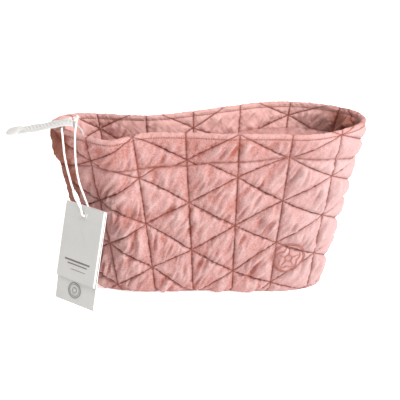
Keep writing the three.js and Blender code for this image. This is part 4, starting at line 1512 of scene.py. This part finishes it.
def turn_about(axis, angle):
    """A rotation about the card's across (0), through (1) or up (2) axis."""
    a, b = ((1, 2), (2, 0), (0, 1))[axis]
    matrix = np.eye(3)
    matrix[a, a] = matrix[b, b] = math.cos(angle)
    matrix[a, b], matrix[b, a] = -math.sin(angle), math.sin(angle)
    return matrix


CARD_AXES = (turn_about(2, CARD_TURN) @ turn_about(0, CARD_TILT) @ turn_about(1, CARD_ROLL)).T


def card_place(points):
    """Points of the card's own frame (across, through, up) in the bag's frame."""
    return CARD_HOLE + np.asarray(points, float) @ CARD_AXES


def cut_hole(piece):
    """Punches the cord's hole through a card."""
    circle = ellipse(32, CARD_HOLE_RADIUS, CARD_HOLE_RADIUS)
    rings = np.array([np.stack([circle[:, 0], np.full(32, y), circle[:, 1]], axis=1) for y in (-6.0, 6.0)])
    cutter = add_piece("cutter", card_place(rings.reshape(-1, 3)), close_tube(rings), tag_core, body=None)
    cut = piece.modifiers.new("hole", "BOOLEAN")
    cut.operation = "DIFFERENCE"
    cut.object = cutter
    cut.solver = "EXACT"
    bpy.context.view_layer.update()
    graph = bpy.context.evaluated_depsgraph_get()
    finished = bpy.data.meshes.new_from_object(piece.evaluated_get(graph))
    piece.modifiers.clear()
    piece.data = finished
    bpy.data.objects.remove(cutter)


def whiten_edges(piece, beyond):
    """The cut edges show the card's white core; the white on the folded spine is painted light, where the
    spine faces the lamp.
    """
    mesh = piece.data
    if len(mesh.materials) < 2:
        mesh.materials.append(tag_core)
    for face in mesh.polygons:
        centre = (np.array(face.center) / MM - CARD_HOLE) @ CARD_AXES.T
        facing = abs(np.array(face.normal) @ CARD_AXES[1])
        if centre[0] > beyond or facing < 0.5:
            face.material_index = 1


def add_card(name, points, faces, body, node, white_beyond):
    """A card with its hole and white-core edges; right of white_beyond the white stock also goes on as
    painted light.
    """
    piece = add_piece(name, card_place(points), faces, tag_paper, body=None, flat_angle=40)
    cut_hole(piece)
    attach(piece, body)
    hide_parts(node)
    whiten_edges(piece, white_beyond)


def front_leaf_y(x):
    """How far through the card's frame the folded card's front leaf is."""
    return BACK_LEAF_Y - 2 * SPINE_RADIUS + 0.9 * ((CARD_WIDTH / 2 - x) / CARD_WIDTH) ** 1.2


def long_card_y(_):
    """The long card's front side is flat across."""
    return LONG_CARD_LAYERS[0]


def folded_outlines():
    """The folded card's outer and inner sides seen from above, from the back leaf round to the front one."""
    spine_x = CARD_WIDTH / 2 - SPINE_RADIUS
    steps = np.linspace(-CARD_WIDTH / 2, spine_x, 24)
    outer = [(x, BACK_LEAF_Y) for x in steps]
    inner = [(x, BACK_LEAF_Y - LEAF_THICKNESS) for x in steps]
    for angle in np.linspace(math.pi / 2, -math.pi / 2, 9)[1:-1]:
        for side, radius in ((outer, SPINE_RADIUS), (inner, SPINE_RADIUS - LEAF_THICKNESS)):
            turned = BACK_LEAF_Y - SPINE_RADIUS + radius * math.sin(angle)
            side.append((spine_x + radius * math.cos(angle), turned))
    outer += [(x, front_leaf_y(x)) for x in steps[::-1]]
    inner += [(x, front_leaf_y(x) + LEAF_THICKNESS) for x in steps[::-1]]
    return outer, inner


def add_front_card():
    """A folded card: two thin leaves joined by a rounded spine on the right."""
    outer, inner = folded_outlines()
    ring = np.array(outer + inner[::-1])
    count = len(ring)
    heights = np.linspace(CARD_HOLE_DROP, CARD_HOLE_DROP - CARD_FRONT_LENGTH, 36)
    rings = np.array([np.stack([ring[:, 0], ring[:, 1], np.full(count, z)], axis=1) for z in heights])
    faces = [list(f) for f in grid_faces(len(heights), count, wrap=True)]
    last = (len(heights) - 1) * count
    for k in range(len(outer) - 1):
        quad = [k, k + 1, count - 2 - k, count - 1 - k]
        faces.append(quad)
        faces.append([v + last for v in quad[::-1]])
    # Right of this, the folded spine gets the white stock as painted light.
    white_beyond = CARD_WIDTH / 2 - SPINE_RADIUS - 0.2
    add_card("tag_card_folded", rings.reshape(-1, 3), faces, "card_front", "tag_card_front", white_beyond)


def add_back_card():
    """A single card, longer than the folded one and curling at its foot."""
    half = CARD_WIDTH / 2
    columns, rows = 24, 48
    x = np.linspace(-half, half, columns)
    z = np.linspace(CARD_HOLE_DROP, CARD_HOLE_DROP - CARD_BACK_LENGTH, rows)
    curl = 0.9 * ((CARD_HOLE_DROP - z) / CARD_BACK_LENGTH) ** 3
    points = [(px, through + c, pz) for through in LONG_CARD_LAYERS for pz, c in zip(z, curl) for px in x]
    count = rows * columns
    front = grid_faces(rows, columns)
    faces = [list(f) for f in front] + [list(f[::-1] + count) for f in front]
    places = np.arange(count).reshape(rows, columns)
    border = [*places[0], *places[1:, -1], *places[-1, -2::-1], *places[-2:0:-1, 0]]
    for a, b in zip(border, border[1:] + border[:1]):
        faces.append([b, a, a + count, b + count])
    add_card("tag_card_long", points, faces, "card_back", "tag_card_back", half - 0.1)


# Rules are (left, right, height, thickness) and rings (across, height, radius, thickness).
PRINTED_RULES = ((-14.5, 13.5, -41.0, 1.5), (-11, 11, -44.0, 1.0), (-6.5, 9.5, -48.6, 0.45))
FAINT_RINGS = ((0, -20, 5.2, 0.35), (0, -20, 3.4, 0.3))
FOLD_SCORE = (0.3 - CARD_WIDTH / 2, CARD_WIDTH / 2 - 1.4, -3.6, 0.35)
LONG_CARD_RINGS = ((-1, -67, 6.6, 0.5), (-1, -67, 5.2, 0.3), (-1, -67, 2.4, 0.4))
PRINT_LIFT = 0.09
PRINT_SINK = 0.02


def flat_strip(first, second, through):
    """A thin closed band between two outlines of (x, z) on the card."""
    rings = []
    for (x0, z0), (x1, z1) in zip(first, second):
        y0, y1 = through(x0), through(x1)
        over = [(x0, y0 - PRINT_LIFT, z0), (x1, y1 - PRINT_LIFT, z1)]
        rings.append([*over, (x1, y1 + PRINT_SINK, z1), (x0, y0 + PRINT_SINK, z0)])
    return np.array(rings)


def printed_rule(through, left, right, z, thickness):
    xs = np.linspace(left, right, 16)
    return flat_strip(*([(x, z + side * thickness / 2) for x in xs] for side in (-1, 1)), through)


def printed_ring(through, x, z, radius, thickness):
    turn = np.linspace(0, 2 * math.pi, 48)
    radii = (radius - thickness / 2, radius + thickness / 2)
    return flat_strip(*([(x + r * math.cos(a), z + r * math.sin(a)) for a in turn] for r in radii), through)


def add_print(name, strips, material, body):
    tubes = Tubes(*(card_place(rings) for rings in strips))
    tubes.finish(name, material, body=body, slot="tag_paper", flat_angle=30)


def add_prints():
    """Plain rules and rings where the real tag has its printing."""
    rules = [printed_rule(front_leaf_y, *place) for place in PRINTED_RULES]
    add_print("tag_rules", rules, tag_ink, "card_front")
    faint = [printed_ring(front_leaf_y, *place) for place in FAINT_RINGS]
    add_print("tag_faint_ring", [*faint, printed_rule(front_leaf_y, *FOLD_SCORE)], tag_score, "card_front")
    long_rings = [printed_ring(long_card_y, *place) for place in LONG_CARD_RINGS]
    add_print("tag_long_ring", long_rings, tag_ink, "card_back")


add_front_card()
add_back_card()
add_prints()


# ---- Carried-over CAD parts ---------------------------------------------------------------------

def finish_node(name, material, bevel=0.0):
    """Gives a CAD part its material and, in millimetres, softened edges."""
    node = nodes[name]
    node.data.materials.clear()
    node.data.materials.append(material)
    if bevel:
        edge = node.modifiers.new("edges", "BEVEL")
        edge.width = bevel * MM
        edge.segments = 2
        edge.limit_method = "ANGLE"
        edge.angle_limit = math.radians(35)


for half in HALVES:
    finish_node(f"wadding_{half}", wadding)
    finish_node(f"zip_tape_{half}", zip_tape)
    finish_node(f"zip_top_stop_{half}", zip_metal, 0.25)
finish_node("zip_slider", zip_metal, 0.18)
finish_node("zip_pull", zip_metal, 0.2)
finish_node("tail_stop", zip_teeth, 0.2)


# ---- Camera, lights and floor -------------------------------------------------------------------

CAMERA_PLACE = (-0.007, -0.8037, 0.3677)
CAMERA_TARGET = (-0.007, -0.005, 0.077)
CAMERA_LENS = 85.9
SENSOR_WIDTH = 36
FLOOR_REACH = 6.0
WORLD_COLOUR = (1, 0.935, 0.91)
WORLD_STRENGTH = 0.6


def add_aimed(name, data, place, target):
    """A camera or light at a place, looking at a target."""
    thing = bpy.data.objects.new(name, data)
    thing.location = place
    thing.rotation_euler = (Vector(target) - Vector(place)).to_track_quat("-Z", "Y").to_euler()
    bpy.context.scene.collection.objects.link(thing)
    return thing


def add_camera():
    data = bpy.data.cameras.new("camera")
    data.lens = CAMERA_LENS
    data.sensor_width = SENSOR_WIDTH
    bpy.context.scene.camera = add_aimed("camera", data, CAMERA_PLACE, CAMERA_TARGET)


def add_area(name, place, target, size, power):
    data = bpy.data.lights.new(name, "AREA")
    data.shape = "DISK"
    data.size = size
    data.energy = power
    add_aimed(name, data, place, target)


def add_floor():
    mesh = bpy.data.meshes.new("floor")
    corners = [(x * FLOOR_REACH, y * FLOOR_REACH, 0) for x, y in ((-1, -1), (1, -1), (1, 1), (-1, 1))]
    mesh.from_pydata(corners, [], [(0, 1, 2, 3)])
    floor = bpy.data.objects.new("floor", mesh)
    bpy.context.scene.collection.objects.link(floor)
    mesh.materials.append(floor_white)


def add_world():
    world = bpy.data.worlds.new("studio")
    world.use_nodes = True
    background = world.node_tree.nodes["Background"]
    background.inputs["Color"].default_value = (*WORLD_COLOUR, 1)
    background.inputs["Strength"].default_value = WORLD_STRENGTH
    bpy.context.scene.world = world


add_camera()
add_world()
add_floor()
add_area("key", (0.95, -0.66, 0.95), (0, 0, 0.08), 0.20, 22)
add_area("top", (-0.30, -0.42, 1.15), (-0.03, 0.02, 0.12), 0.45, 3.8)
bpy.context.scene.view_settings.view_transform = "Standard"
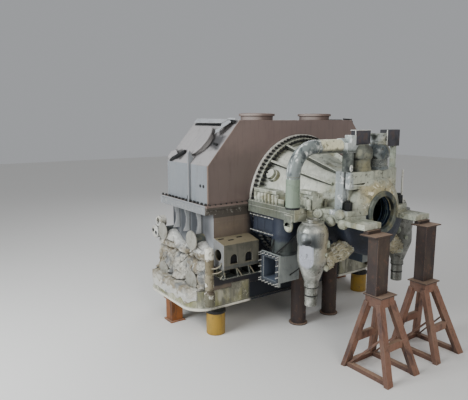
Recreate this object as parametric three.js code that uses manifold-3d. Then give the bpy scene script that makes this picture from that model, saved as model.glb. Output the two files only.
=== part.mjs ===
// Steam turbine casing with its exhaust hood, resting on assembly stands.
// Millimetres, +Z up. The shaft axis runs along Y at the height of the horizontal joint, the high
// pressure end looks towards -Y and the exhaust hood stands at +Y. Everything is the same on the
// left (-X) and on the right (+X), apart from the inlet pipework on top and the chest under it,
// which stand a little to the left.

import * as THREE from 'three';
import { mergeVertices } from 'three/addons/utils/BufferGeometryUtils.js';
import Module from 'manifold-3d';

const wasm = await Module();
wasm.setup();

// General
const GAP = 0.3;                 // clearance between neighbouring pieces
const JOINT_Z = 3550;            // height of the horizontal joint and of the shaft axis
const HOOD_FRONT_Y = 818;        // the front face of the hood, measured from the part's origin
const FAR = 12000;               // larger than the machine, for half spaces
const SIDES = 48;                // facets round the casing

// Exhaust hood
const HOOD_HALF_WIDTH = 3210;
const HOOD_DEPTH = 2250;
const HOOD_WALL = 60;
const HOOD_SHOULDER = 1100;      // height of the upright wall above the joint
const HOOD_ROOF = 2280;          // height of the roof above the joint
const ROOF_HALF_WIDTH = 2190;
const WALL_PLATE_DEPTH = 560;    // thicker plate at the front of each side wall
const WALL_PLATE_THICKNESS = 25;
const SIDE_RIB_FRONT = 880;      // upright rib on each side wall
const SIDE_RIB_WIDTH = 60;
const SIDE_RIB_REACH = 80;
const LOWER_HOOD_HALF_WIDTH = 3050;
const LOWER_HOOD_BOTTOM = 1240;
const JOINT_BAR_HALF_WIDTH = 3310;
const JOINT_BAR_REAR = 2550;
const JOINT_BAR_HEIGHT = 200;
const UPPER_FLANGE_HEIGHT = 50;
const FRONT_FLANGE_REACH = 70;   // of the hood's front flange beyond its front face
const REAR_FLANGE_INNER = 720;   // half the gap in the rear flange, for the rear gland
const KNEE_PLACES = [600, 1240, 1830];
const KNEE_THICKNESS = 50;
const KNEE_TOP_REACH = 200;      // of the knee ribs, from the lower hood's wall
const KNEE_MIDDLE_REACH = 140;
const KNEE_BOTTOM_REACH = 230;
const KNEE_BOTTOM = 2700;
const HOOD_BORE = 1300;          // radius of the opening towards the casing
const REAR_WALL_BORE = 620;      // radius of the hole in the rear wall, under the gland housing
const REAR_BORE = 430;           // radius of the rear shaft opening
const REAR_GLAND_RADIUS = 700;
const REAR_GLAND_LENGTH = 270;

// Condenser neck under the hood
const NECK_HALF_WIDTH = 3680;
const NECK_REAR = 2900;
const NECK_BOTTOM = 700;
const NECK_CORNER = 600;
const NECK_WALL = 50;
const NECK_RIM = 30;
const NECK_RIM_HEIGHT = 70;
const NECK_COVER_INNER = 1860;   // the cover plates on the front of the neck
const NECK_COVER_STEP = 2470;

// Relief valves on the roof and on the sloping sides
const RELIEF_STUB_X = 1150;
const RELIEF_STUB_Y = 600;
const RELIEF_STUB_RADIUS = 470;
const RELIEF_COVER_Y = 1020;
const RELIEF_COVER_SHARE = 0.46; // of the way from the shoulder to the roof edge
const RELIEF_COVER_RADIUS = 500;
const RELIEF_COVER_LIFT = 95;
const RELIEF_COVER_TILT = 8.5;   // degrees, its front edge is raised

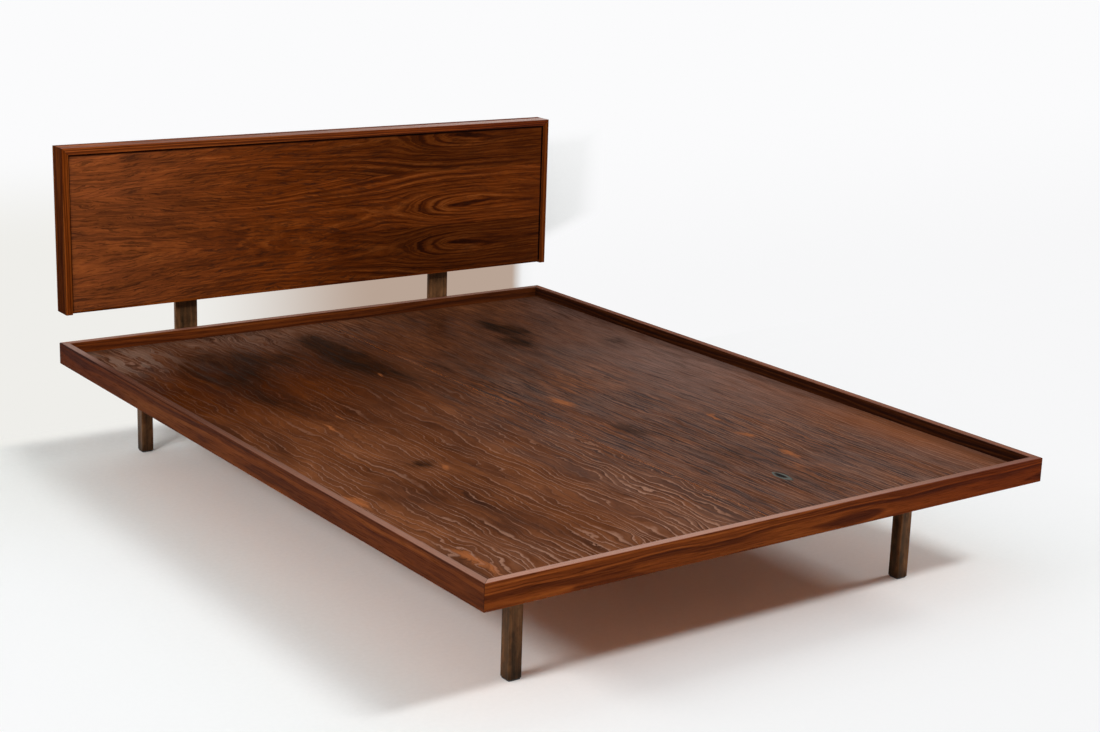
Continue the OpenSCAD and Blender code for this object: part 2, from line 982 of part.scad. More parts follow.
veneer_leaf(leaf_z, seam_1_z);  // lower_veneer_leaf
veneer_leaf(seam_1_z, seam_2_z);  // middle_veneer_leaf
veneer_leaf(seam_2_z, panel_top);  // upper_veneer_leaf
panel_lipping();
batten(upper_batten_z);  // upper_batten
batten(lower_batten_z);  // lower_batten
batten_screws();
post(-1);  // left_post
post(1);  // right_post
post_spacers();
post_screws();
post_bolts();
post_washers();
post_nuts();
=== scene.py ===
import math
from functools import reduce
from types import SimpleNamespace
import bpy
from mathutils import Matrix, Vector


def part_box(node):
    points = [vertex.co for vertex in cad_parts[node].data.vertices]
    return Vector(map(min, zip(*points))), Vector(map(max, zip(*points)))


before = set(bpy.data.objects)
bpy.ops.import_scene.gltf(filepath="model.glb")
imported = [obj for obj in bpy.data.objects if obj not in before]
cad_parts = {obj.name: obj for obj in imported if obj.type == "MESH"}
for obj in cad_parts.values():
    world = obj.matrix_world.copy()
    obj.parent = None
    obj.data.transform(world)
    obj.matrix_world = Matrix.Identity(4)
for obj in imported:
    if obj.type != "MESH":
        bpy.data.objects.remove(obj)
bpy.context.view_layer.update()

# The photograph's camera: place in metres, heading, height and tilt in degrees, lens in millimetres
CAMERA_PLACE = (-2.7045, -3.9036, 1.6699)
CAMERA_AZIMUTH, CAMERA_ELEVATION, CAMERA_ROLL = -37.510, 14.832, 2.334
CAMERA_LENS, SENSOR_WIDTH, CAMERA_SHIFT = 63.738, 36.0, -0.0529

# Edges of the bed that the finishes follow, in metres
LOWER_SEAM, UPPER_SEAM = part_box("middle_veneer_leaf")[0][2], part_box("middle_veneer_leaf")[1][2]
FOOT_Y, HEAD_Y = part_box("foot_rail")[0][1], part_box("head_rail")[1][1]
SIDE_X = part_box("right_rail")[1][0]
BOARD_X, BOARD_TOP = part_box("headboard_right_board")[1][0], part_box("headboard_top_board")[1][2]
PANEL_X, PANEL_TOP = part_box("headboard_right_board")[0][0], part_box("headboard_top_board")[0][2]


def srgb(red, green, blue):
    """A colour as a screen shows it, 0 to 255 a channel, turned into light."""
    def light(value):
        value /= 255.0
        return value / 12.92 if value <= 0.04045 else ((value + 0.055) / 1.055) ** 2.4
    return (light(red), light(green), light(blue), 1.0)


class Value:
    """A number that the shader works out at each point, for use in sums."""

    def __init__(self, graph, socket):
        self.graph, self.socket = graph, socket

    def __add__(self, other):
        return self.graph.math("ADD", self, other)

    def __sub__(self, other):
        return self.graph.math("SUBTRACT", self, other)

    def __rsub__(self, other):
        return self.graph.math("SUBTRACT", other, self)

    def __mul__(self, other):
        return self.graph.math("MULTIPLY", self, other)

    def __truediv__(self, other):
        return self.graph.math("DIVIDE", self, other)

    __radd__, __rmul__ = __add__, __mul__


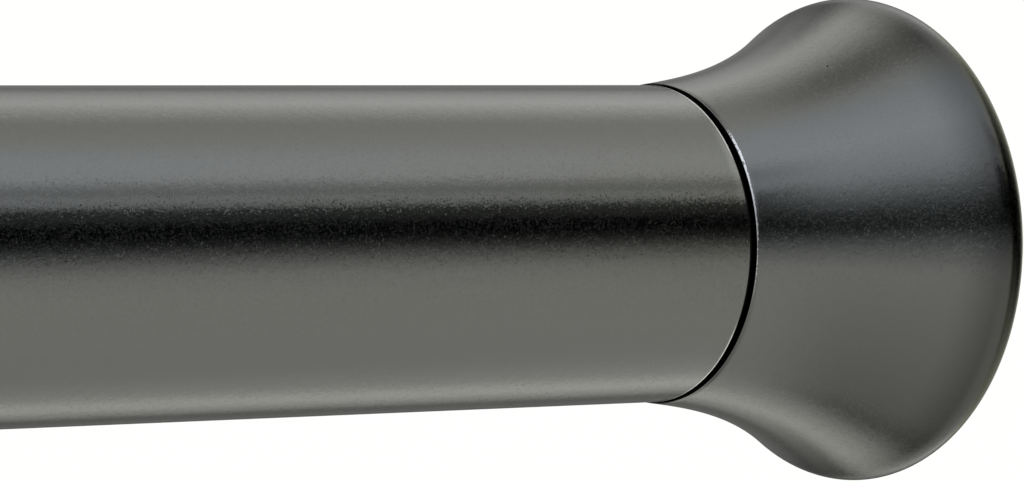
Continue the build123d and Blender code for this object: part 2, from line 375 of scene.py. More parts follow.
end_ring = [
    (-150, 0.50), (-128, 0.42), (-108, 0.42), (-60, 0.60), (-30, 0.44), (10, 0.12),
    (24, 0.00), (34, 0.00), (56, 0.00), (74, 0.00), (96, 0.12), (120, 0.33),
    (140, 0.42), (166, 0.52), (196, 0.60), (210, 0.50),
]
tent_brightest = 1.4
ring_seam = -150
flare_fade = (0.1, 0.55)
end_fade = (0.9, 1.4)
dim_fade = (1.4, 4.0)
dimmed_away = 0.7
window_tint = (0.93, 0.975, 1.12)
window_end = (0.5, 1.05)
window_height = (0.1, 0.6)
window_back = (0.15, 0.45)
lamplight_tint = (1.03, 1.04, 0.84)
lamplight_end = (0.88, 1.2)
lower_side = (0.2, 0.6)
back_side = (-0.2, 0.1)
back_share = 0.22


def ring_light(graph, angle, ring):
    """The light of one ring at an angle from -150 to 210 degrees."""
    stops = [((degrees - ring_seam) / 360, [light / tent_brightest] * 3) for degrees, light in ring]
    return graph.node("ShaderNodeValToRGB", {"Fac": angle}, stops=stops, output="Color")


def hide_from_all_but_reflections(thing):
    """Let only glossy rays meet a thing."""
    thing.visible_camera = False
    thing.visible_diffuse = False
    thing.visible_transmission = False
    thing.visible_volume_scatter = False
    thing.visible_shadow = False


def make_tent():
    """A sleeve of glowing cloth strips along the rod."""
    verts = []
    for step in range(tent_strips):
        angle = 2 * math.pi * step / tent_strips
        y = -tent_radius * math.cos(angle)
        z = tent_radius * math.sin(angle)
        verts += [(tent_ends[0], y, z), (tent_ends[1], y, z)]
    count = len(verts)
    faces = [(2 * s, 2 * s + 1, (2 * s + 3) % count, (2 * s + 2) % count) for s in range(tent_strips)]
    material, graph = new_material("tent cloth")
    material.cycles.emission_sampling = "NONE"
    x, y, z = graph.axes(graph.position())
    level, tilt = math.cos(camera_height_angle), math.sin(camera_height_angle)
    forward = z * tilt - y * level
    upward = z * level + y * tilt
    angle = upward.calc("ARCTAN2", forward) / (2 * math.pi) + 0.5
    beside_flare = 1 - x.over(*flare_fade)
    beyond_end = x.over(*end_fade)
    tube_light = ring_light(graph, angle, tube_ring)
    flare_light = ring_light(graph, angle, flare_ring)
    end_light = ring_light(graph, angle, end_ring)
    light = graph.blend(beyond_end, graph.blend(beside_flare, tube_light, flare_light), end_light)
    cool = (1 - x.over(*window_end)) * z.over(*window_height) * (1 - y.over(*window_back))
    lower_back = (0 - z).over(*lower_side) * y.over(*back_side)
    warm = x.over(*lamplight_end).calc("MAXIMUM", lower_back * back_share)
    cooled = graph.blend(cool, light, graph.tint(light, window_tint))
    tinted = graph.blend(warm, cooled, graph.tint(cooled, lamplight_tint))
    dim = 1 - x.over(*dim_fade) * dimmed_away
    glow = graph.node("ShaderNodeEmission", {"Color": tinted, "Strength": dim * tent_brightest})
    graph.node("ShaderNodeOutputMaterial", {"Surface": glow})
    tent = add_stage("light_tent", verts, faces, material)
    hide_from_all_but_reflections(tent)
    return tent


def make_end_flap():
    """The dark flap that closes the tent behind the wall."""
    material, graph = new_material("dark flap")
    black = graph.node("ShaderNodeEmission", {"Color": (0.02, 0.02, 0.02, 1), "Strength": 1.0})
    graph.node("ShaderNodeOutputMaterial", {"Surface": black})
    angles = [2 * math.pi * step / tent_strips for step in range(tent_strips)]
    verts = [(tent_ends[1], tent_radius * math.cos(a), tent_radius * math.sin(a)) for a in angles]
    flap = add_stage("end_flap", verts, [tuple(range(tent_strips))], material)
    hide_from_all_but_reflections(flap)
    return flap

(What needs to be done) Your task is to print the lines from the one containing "batten_screws();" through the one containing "bpy.data.objects.remove(obj)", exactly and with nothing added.

(Response to this exercise)
batten_screws();
post(-1);  // left_post
post(1);  // right_post
post_spacers();
post_screws();
post_bolts();
post_washers();
post_nuts();
=== scene.py ===
import math
from functools import reduce
from types import SimpleNamespace
import bpy
from mathutils import Matrix, Vector


def part_box(node):
    points = [vertex.co for vertex in cad_parts[node].data.vertices]
    return Vector(map(min, zip(*points))), Vector(map(max, zip(*points)))


before = set(bpy.data.objects)
bpy.ops.import_scene.gltf(filepath="model.glb")
imported = [obj for obj in bpy.data.objects if obj not in before]
cad_parts = {obj.name: obj for obj in imported if obj.type == "MESH"}
for obj in cad_parts.values():
    world = obj.matrix_world.copy()
    obj.parent = None
    obj.data.transform(world)
    obj.matrix_world = Matrix.Identity(4)
for obj in imported:
    if obj.type != "MESH":
        bpy.data.objects.remove(obj)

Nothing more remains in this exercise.